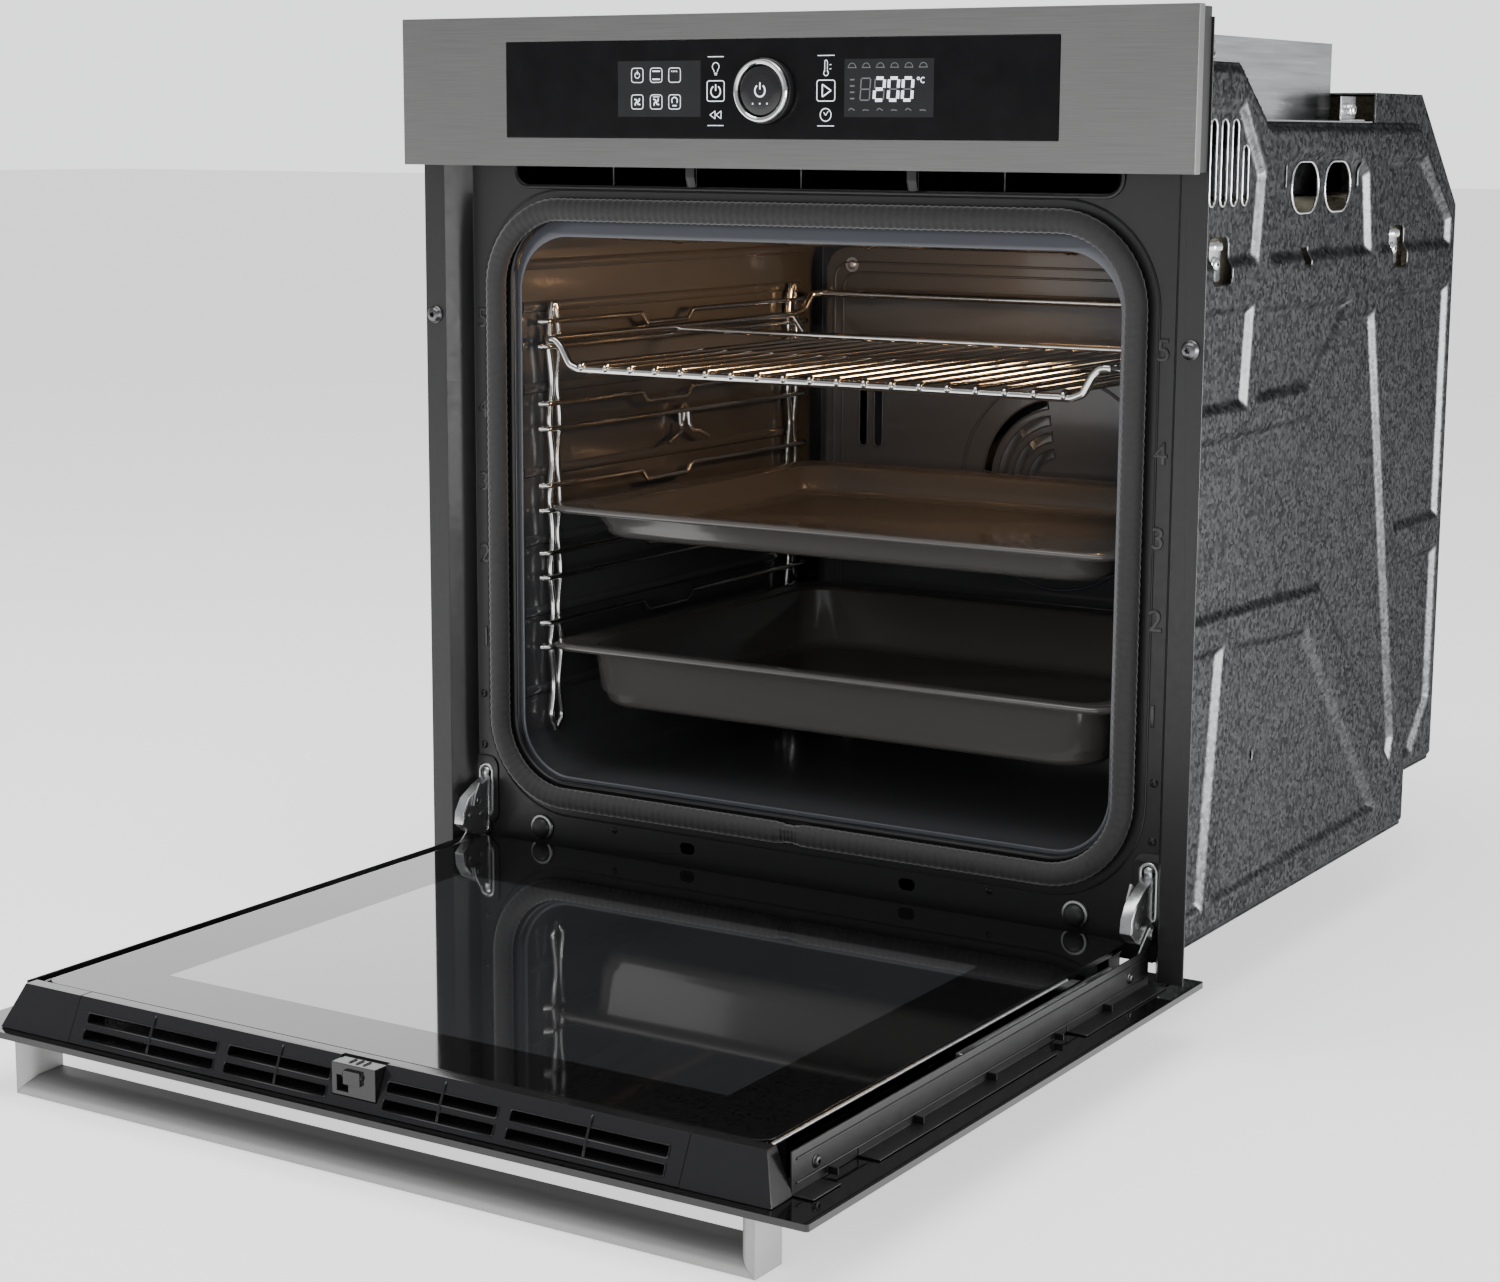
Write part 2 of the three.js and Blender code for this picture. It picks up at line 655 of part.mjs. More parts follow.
function knobRing() {
  const inner = 16.5;
  const profile = [[inner, 0], [knobRadius, 0], [knobRadius, 14.5], [knobRadius - 0.8, 16]];
  profile.push([inner + 0.8, 16], [inner, 15.2], [inner, 0]);
  return turned(profile.map(([r, h]) => [r, 16 - h]), "y", [0, frontPlane - 9, knobZ], 28);
}

function selectButton() {
  const top = frontPlane - 8;
  const cap = [[0, 0], [14.5, 0.3], [16, 1.4], [16, 8], [5, 8], [5, 16.5], [0, 16.5]];
  return turned(cap, "y", [0, top, knobZ], 24);
}

// ---- door, open: its outer face is underneath ----
function doorOuterGlass() {
  const pane = alongZ(roundedShape(-half, half, doorFrontEdge, doorHingeEdge, 2), doorOuterFace, glassTop, 3);
  const holes = [-1, 1].map((s) => bar("z", doorOuterFace - 2, glassTop + 2, [s * postMiddle, postY], 4, 12));
  return cut(pane, ...holes);
}

function doorMiddleGlass() {
  return block(-248, 248, -424, -4, -2, 2);
}

function doorInnerGlass() {
  const notch = 10;
  return alongZ(roundedShape(-windowHalf, windowHalf, trimRear + gap, doorBodyRear, notch),
    doorInnerFace - glass, doorInnerFace, 4);
}

function doorProfile() {
  const floor = glassTop + gap;
  const section = outline([
    [257.5, floor], [284, floor], [284, floor + 1], [271.2, floor + 1],
    [271.2, 14], [270, 14], [270, floor + 1], [257.5, floor + 1],
  ]);
  const rail = alongY(section, trimRear + gap, 6);
  const steps = [[-400, -360], [-150, -110]].map(([y0, y1]) => block(270.5, 290, y0, y1, floor - 1, floor + 5));
  return cut(rail, ...steps);
}

function doorTopTrim() {
  const front = doorFrontEdge + 7;
  const floor = glassTop + gap;
  const section = outline([[front, floor], [trimRear, floor], [trimRear, doorInnerFace], [-437, doorInnerFace]]);
  const reach = 216;
  const body = alongX(section, -reach, reach);
  const cuts = [];
  for (const z of [-6.5, 2.5]) {
    for (const [x0, x1] of [[-206, -104], [-96, -20], [20, 96], [104, 206]]) {
      cuts.push(block(x0, x1, front - 2, trimRear + 2, z, z + 6));
    }
  }
  cuts.push(block(-16, 16, front - 2, -434, -4, doorInnerFace + 2));
  return cut(body, ...cuts);
}

function trimCap() {
  const front = doorFrontEdge + 7;
  const floor = glassTop + gap;
  const base = [[216 + gap, front], [272, front], [272, trimRear], [216 + gap, trimRear]];
  const body = alongZ(outline(base), floor, doorInnerFace);
  const slope = alongX(outline([[front - 1, floor], [front - 1, doorInnerFace + 1], [-437, doorInnerFace + 1],
    [-437, doorInnerFace], [front, floor]].reverse()), 200, 290);
  const flank = alongY(outline([[273, floor], [272, floor], [262, doorInnerFace], [262, doorInnerFace + 1],
    [273, doorInnerFace + 1]]), front - 5, trimRear + 5);
  return cut(body, slope, flank);
}

function trimLatch() {
  const body = block(-15.4, 15.4, -446.5, -434.4, -3.5, doorInnerFace - 1);
  const hook = block(-6, 6, -448.5, -446, 4, 12);
  const recess = block(-12, -4, -448, -440, -1, 8);
  return cut(fuse(body, hook), recess);
}

const postOuter = 262;
const barThickness = 13;
const handleFace = -50; // outer face of the handle, furthest from the glass
const handleFront = doorFrontEdge + 8;
const handleBack = handleFront + 27;
const postMiddle = postOuter - barThickness / 2;
const postY = (handleFront + handleBack) / 2;

function handleBar() {
  const inner = postOuter - barThickness;
  const top = handleFace + barThickness;
  const miter = 0.25;
  const shape = outline([[-postOuter + miter, handleFace], [postOuter - miter, handleFace],
    [inner - miter, top], [-inner + miter, top]]);
  return alongY(shape, handleFront, handleBack);
}

function handlePost() {
  const inner = postOuter - barThickness;
  const shape = outline([[postOuter, handleFace + 0.25], [postOuter, doorOuterFace - gap],
    [inner, doorOuterFace - gap], [inner, handleFace + barThickness + 0.25]]);
  const stud = bar("z", doorOuterFace - 1, glassTop, [postMiddle, postY], 3.2, 12);
  return fuse(alongY(shape, handleFront, handleBack), stud);
}

// ---- hinges ----
const armHalf = 4;
const pinRadius = 2.4;

// The strap that hooks into the chassis and stays with it while the door turns on its pin.
function hingeArm() {
  const shape = outline([
    [8, 15.5], [19.4, 15.5], [19.4, 34], [43, 34], [43, 28], [48, 28], [48, 57], [19.4, 57],
    [6, 52], [-7, 45], [-13, 36], [-14, 27], [-6, 20.5], [2, 17],
  ]);
  const strap = alongX(shape, hingeX - armHalf, hingeX + armHalf);
  const rivet = bar("x", hingeX - armHalf - 2, hingeX - armHalf + 1, [2, 42], 2, 12);
  const bore = bar("x", hingeX - 6, hingeX + 6, [pivotY, pivotZ], pinRadius + 0.4, 20);
  return cut(fuse(strap, rivet), bore);
}

// The channel that sits in the door edge, with the ear and the pin that the door turns on.
function hingeChannel() {
  const low = -8.4;
  const earInner = hingeX + armHalf + 0.4;
  const earOuter = earInner + 1.5;
  const trough = cut(block(259, earOuter, -230, -26, low, 9), block(260.5, earInner, -228, -20, low + 1.5, 10));
  const round = [];
  for (let i = 0; i <= 6; i++) {
    const angle = ((-50 + 30 * i) * Math.PI) / 180;
    round.push([pivotY + 5.2 * Math.cos(angle), pivotZ + 5.2 * Math.sin(angle)]);
  }
  const ear = alongX(outline([[-60, low], [4, low], ...round, [-6, 12], [-26, 9], [-60, 9]]), earInner, earOuter);
  const pin = bar("x", hingeX - armHalf + 0.6, earInner + 0.5, [pivotY, pivotZ], pinRadius, 16);
  return fuse(trough, ear, pin);
}

// The small lever that locks the strap when the door is lifted off.
function hingeCatch() {
  const inner = hingeX - armHalf - 1.8;
  const shape = outline([[-3, 39], [5, 37], [8, 42], [8, 52], [4, 55], [-1, 47]]);
  const lever = alongX(shape, inner, hingeX - armHalf - 0.3);
  return cut(lever, bar("x", inner - 2, hingeX, [2, 42], 2.4, 16));
}

// ---- small fastenings ----
function mountingScrew() {
  const head = [[0, 0], [4.5, 0.4], [6, 2], [6, 4.6], [2.3, 4.6], [2.3, 16], [0, 16]];
  return turned(head, "y", [289, -5, 393], 16);
}

function doorBuffer() {
  const dome = [[0, 0], [5, 1.2], [8, 4], [8, 6.4], [0, 6.4]];
  return turned(dome, "y", [213, 13.2, 25], 20);
}

// ---- assembly ----
const galvanised = 0xa9abad;
const enamel = 0x17181a;
const chrome = 0xd8d8d8;
const blackGlass = 0x0b0b0d;
const blackPlastic = 0x111214;
const stainless = 0xb4b3b1;

place("base_plate", basePlate(), galvanised, 0.45, 0.9);
placePair("side_panel", sidePanel(), galvanised, 0.45, 0.9);
place("rear_cover", rearCover(), galvanised, 0.45, 0.9);
place("top_cover", topCover(), 0xc9cacb, 0.3, 0.9);
placePair("front_top_bracket", topBracket(80, sideFrontTop + 14), chrome, 0.3, 1);
placePair("rear_top_bracket", topBracket(330, sideTop + 18), chrome, 0.3, 1);
place("front_frame", frontFrame(), enamel, 0.35, 0.2);
place("door_gasket", doorGasket(), 0x2a2a2b, 0.9, 0);
place("cavity_liner", cavityLiner(), 0x2b2c2e, 0.25, 0.1);
place("insulation_blanket", insulationBlanket(), 0xd9d4c4, 0.95, 0);
place("grill_heater", grillHeater(), 0x3a3633, 0.5, 0.7);
place("bottom_heater", bottomHeater(), 0x3a3633, 0.5, 0.7);
place("ring_heater", ringHeater(), 0x3a3633, 0.5, 0.7);
place("fan_cover", fanCover(), 0x2b2c2e, 0.25, 0.1);
place("fan_blade", fanBlade(), 0x9a9a9a, 0.4, 0.9);
place("fan_motor", fanMotor(), 0x77797b, 0.5, 0.8);
place("oven_lamp", ovenLamp(), 0xfff0d0, 0.1, 0);
placePair("shelf_rack", shelfRack(), chrome, 0.15, 1);
place("wire_shelf", wireShelf(), chrome, 0.15, 1);
place("baking_tray", tray(levels[2] + wireRadius + gap, 22), 0x3b3733, 0.25, 0.1);
place("drip_pan", tray(levels[0] + wireRadius + gap, 46), 0x3b3733, 0.25, 0.1);
place("air_channel", airChannel(), galvanised, 0.45, 0.9);
place("blower_housing", blowerHousing(), galvanised, 0.45, 0.9);
place("blower_wheel", blowerWheel(), 0x9a9a9a, 0.4, 0.9);
place("blower_motor", blowerMotor(), 0x77797b, 0.5, 0.8);
place("terminal_block", terminalBlock(), 0xd8d6cf, 0.6, 0);
place("control_fascia", controlFascia(), stainless, 0.35, 1);
place("fascia_carrier", fasciaCarrier(), blackPlastic, 0.5, 0);
place("control_glass", controlGlass(), blackGlass, 0.05, 0);
place("left_display", display(-115.5, -50.3), 0x303134, 0.4, 0);
place("right_display", display(58, 122), 0x303134, 0.4, 0);
place("control_board", controlBoard(), 0x1d5a38, 0.6, 0);
place("knob_ring", knobRing(), chrome, 0.1, 1);
place("select_button", selectButton(), blackPlastic, 0.2, 0);
place("door_outer_glass", doorOuterGlass(), blackGlass, 0.05, 0);
place("door_middle_glass", doorMiddleGlass(), 0x8a9694, 0.05, 0);
place("door_inner_glass", doorInnerGlass(), blackGlass, 0.05, 0);
placePair("door_profile", doorProfile(), enamel, 0.4, 0.3);
place("door_top_trim", doorTopTrim(), blackPlastic, 0.2, 0);
placePair("trim_cap", trimCap(), blackPlastic, 0.2, 0);
place("trim_latch", trimLatch(), blackPlastic, 0.25, 0);
place("handle_bar", handleBar(), stainless, 0.4, 1);
placePair("handle_post", handlePost(), stainless, 0.4, 1);
placePair("hinge_arm", hingeArm(), chrome, 0.3, 1);
placePair("hinge_channel", hingeChannel(), chrome, 0.4, 1);
placePair("hinge_catch", hingeCatch(), chrome, 0.3, 1);
placePair("mounting_screw", mountingScrew(), 0x8e8f90, 0.4, 1);
placePair("door_buffer", doorBuffer(), chrome, 0.2, 1);

export default group;
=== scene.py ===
# A built-in electric oven with its door open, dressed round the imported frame.
import json
from math import cos, hypot, pi, radians, sin, tan

import bmesh
import bpy
import numpy as np
from mathutils import Matrix, Quaternion, Vector


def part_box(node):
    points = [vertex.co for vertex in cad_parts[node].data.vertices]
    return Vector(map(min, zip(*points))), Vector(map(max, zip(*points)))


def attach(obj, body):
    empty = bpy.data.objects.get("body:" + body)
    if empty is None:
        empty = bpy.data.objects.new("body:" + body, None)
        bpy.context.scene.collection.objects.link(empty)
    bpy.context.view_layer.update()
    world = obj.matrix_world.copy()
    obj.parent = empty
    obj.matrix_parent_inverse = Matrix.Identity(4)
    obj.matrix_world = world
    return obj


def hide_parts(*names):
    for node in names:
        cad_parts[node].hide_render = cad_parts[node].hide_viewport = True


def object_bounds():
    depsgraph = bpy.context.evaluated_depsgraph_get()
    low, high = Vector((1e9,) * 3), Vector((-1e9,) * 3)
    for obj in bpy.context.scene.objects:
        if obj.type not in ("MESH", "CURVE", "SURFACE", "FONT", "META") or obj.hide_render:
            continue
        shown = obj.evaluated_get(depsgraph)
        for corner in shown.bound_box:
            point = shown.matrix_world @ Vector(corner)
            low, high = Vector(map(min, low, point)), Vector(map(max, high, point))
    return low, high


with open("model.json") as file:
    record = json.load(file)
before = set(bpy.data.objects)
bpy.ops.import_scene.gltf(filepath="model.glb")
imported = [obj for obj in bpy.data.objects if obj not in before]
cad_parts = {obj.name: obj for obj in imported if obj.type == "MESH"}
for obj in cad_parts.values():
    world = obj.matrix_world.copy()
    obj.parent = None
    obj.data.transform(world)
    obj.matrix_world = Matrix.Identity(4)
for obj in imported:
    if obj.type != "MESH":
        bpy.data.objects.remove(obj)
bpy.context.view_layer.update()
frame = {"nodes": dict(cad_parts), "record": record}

mm = 0.001
print("frame loaded:", len(frame["nodes"]), "nodes")


# ---- shader maths ----
class Value:
    # a socket that can be added, multiplied and compared
    def __init__(self, paint, socket):
        self.paint = paint
        self.socket = socket

    def math(self, operation, first, second=None):
        sockets = {0: first} if second is None else {0: first, 1: second}
        return self.paint.add("ShaderNodeMath", {"operation": operation}, sockets)

    def __add__(self, other):
        return self.math("ADD", self, other)

    def __radd__(self, other):
        return self.math("ADD", other, self)

    def __mul__(self, other):
        return self.math("MULTIPLY", self, other)

    def __rmul__(self, other):
        return self.math("MULTIPLY", other, self)

    def __lt__(self, other):
        return self.math("LESS_THAN", self, other)

    def __gt__(self, other):
        return self.math("GREATER_THAN", self, other)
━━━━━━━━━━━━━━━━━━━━
Return nothing but the lines running from the line with "Vector(map(max, high, point))" through the line with "obj.parent = None", exactly as they appear.

- Solution -
            low, high = Vector(map(min, low, point)), Vector(map(max, high, point))
    return low, high


with open("model.json") as file:
    record = json.load(file)
before = set(bpy.data.objects)
bpy.ops.import_scene.gltf(filepath="model.glb")
imported = [obj for obj in bpy.data.objects if obj not in before]
cad_parts = {obj.name: obj for obj in imported if obj.type == "MESH"}
for obj in cad_parts.values():
    world = obj.matrix_world.copy()
    obj.parent = None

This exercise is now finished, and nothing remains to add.